-------- EXTRACTED RECORDS --------
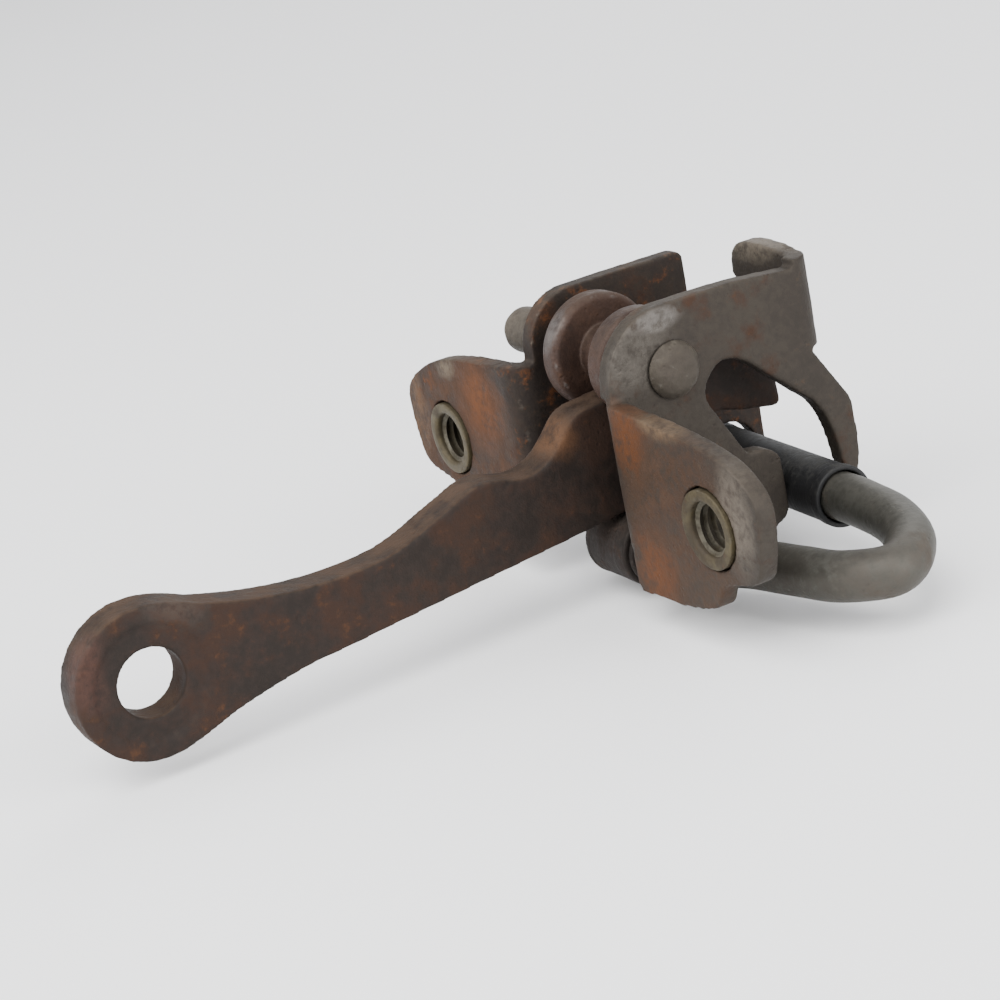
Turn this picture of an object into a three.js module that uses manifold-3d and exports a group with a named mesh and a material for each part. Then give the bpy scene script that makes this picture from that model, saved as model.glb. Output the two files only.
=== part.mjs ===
// Door check with a torsion-rod spring, the stay that stops and holds a car door.
// Two sheet-steel side plates bolt inside the door edge through their ears. A flat cam arm
// slides between a fixed roller above it and a sprung roller below it. The lower roller sits
// on the free leg of a hairpin torsion rod.
//
// Millimetres. Origin midway between the two ear inserts, on the ears' front face.
// +X points out of the door along the arm, +Y along the bolt line, +Z towards the fixed roller.
import * as THREE from 'three';
import { mergeVertices } from 'three/addons/utils/BufferGeometryUtils.js';
import Module from 'manifold-3d';

const wasm = await Module();
wasm.setup();

// ---- driving dimensions ----
const gap = 0.3;              // clearance left between touching or running pieces
const sheet = 3;              // plate thickness
const bendInside = 1;         // inside radius of every sheet bend
const wallGap = 23;           // between the inner faces of the two side walls
const boltSpacing = 72;       // between the two inserts, along Y

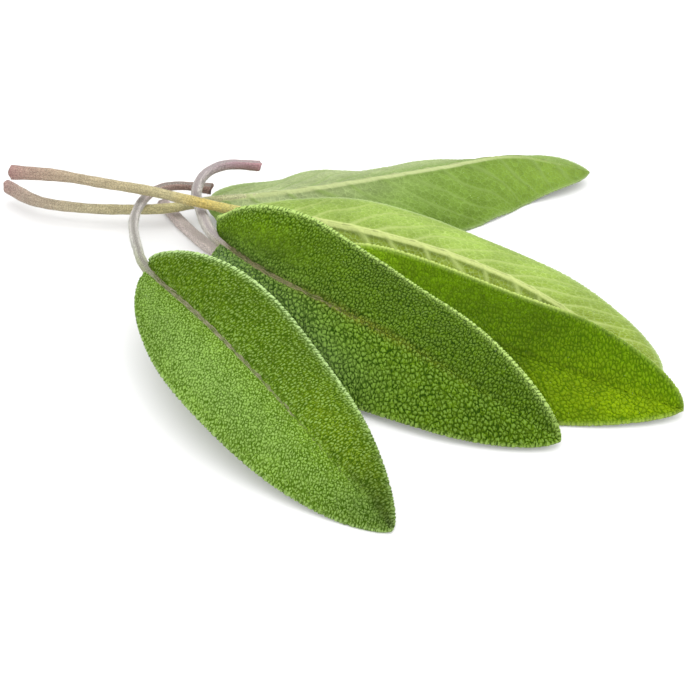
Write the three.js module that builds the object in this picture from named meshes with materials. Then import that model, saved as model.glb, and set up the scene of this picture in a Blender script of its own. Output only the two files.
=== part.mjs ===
--------
Filter the entries down to the lines with the word "import" in them.

● EXERCISE SOLUTION
import * as THREE from 'three';
import { mergeVertices } from 'three/addons/utils/BufferGeometryUtils.js';
import Module from 'manifold-3d';
Write the three.js module that builds the object in this picture from named meshes with materials. Then import that model, saved as model.glb, and set up the scene of this picture in a Blender script of its own. Output only the two files.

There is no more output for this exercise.